Charles Duncan, Mark Kelton, Steve Perry ,Louis Bertignac, Paul Breslin, Eliott Murphy, Jeff Jolly, Gabriela Arnon, Janice deRosa, Martyn Mulhaire ,Paddy Sherlock, Nina Van Horn, to name but a few…


° What makes your music unique?

I believe that all of us humans have an unique “voice” in the universe, an expression of the deepness of our souls.
No matter how deep or shallow each persons “soundings” of their souls’ depths may be it’s up to each of us to try and bring those feelings and emotions up, to put them into music, songs, paintings, words , a regard or a movement to create something "living" in the fleeting moments of time

When I’m successful with a very small degree of clarity to give form to a feeling, a resonance, an emotion, that may somehow vibrate in someone else, then I think this is when I am being the most “myself” and maybe the most “universal”
I agree with Bob Dylan when he said,

“Sometimes you just want to do things your way, want to see for yourself what lies behind the misty curtain.”




° Has there been one particular moment in your musical career that you are most proud of?

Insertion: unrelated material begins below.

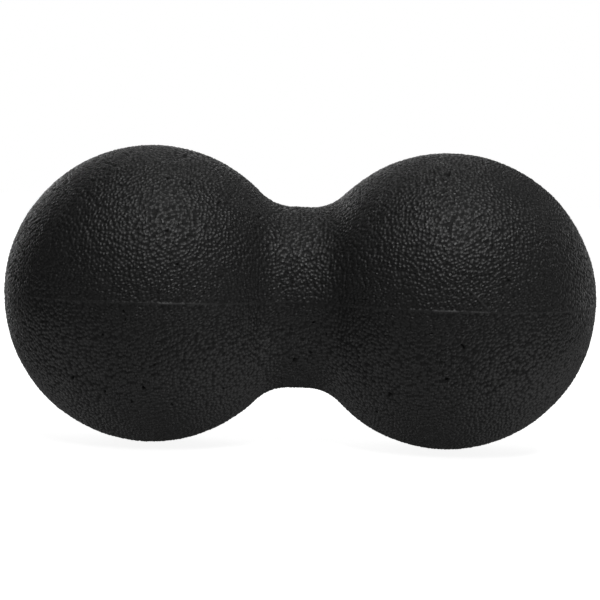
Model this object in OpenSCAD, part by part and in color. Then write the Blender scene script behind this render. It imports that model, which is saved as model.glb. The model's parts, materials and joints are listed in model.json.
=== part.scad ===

The chance to play music is a amazing gift in itself, and the moments that have been rewarding have been many, but I think a lot of different emotions came together for me when I played “When a man loves a woman” with Percy Sledge on the Jools Holland Show," LIVE” on the BBC- I was proud for Percy to be doing his thing, I was proud of the way the band was slamming the groove and I was proud to be doing the best that I could at that moment in time.



° What’s next for you?

I have finished a collection of songs that I will be marketing and promoting as an CD album called
"Faraway Radioland"

I have concerts coming up with my band, and a few café gigs in duo with an Irish guitarist, Kevin Kretch
I am writing today and will be doing some production work this evening with some friends.